Making Classes Subclassable

[Lawrence D’Oliveiro]

Some of the classes in Qahirah, my Cairo binding <https://github.com/ldo/qahirah> I found handy to reuse elsewhere, for example in my binding for Pixman <https://github.com/ldo/python_pixman>. Subclassing is easy, but then you need to ensure that operations inherited from the superclass return instances of the right class. This means that superclass methods must never refer directly to the class by name for constructing new objects; they need to obtain the current class by more indirect means.

(“isinstance” checks on the superclass name are fine, since they will succeed on subclasses as well.)

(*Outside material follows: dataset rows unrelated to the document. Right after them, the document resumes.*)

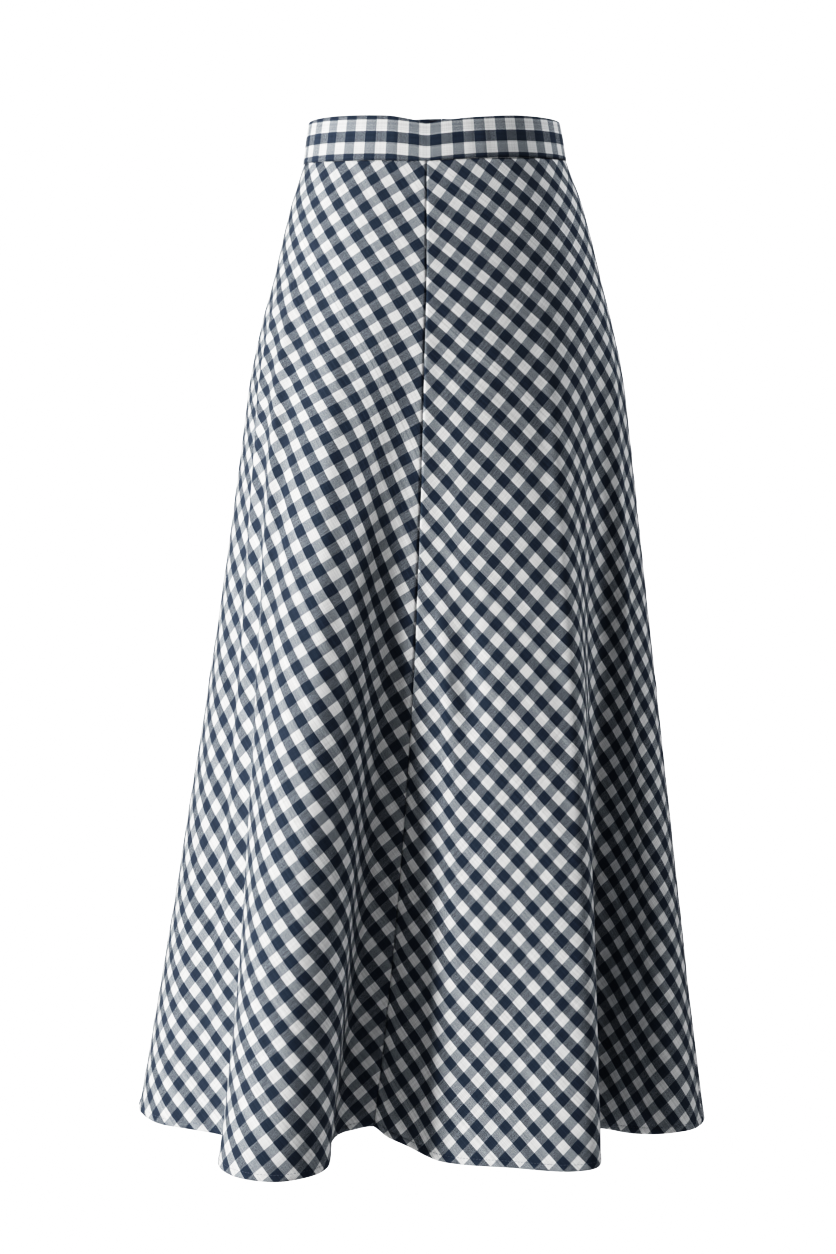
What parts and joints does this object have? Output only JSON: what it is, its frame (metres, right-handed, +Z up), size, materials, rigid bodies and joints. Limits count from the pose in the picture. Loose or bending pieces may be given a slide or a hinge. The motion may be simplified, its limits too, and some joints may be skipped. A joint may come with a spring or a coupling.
{
  "type": "gingham skirt",
  "caption": "Long bias-cut skirt of gored checked cloth on a narrow straight waistband, flaring to a folded hem, open at waist and hem.",
  "frame": {"origin": "middle of the waist opening, level with the waistband's top edge at the sides", "axes": "+Z up along the body, -Y towards the wearer's front, +X towards the wearer's left"},
  "size_m": [0.536, 0.4107, 0.9539],
  "materials": {
    "gingham": "matte yarn-dyed gingham, navy and off-white",
    "tape": "matte navy woven tape",
    "slider": "satin navy enamel"
  },
  "bodies": {
    "skirt": {"front_right": "gingham", "front_left": "gingham", "back_right": "gingham", "back_left": "gingham", "waistband": "gingham", "zip_tape": "tape", "zip_slider": "slider"},
    "pull": {"zip_pull": "slider"}
  },
  "joints": [
    {"name": "pull_swing", "type": "hinge", "parent": "skirt", "child": "pull", "pos_m": [0.0072, 0.08937, 0.00161], "axis": [1, 0, 0], "range_deg": [0, 165]}
  ]
}
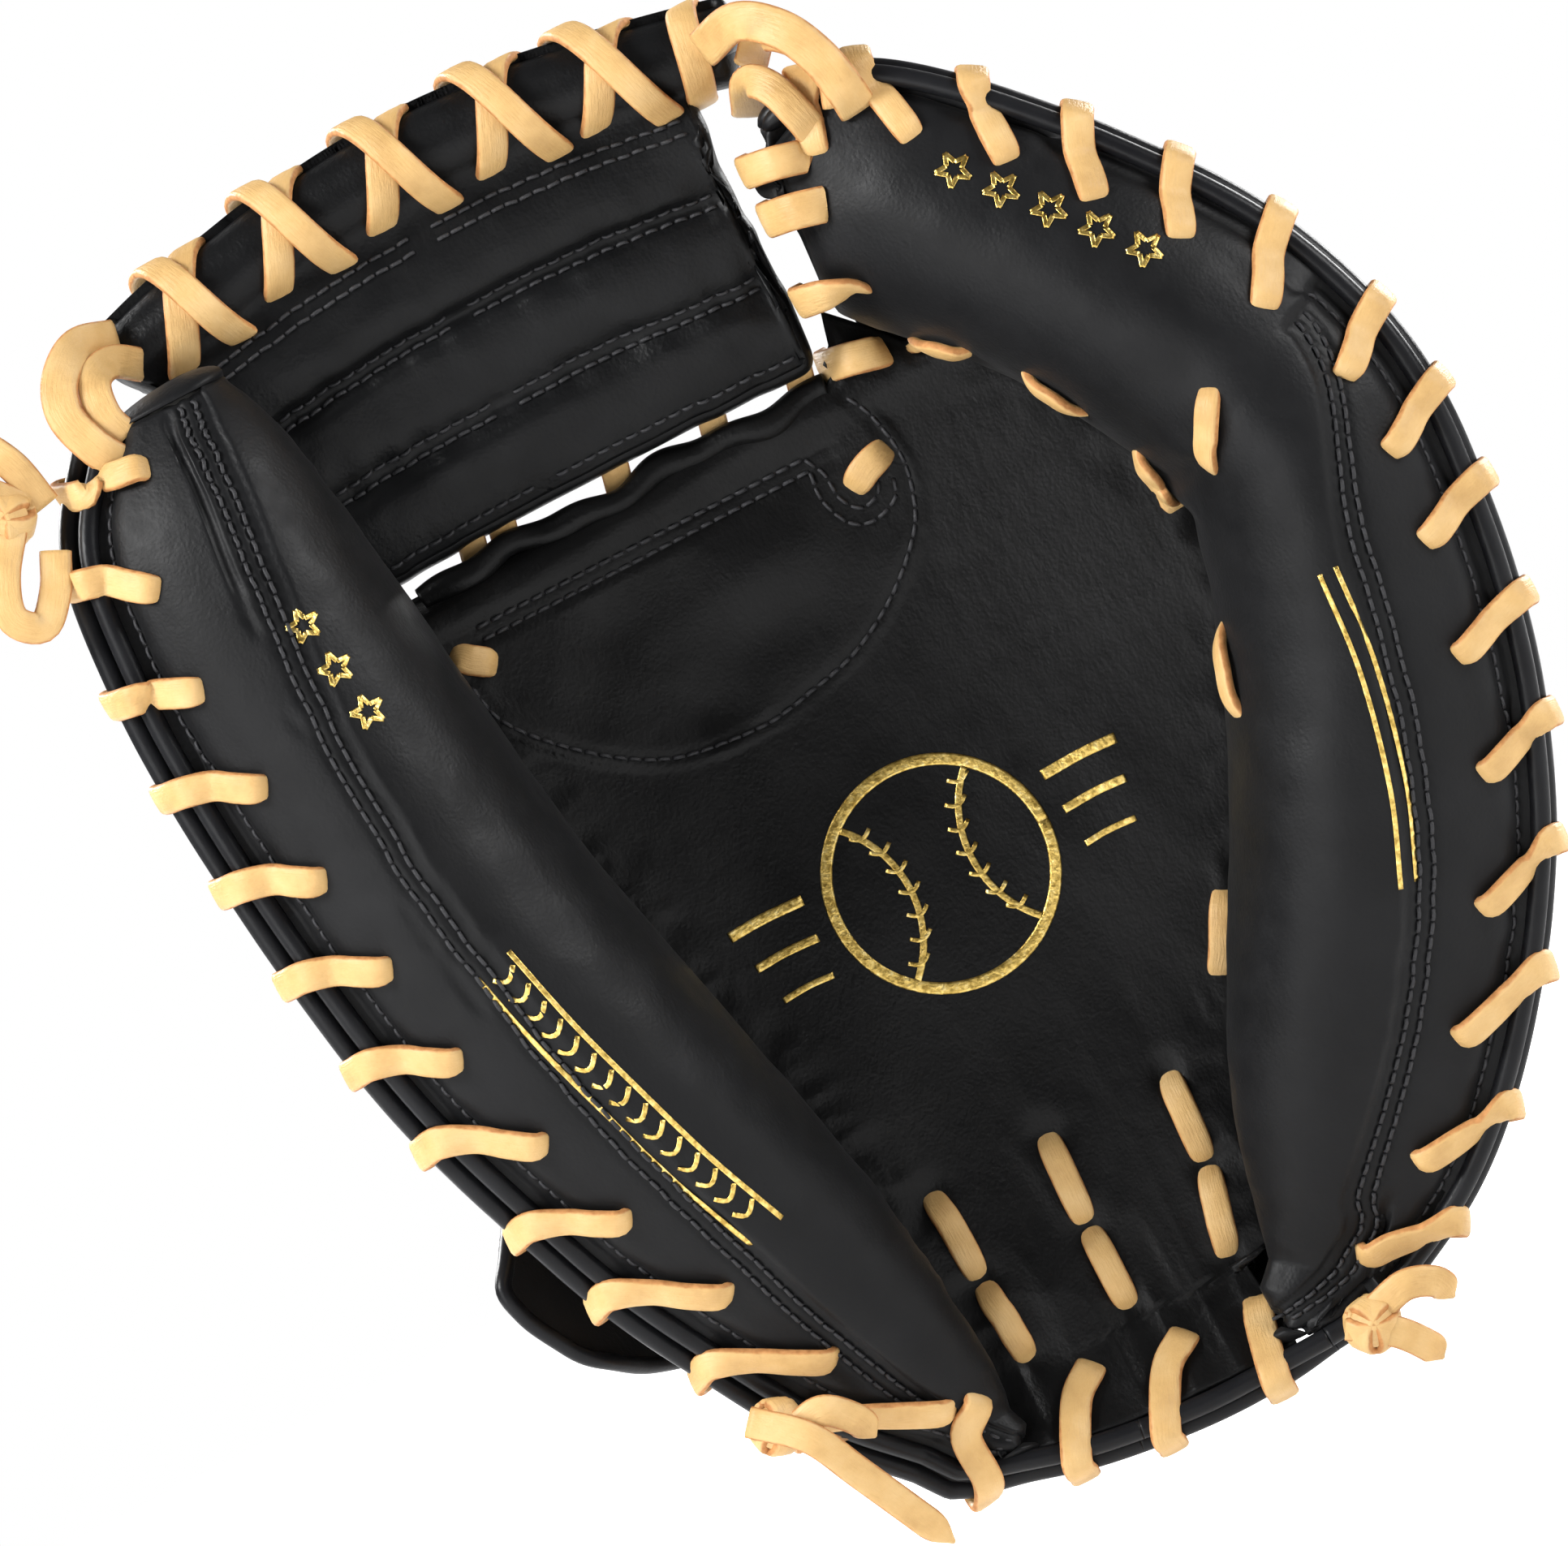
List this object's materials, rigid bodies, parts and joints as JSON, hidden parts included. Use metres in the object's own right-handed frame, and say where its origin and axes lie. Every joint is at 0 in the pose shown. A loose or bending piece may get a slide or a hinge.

For example, consider the qahirah.Matrix class. Here is how I define the multiplication operator:

    def __mul__(m1, m2) :
        "returns concatenation with another Matrix, or mapping of a Vector."
        if isinstance(m2, Matrix) :
            result = m1.__class__ \
              (
                xx = m1.xx * m2.xx + m1.xy * m2.yx,
                yx = m1.yx * m2.xx + m1.yy * m2.yx,
                xy = m1.xx * m2.xy + m1.xy * m2.yy,
                yy = m1.yx * m2.xy + m1.yy * m2.yy,
                x0 = m1.xx * m2.x0 + m1.xy * m2.y0 + m1.x0,
                y0 = m1.yx * m2.x0 + m1.yy * m2.y0 + m1.y0,
              )
        elif isinstance(m2, Vector) :
            result = m2.__class__ \
              (
                x = m2.x * m1.xx + m2.y * m1.xy + m1.x0,
                y = m2.x * m1.yx + m2.y * m1.yy + m1.y0
              )
        else :
            result = NotImplemented
        #end if
        return \
            result
    #end __mul__

The idea behind this is that you can do “matrix * matrix” to do matrix multiplication, or “matrix * vector” to transform a Vector by a Matrix.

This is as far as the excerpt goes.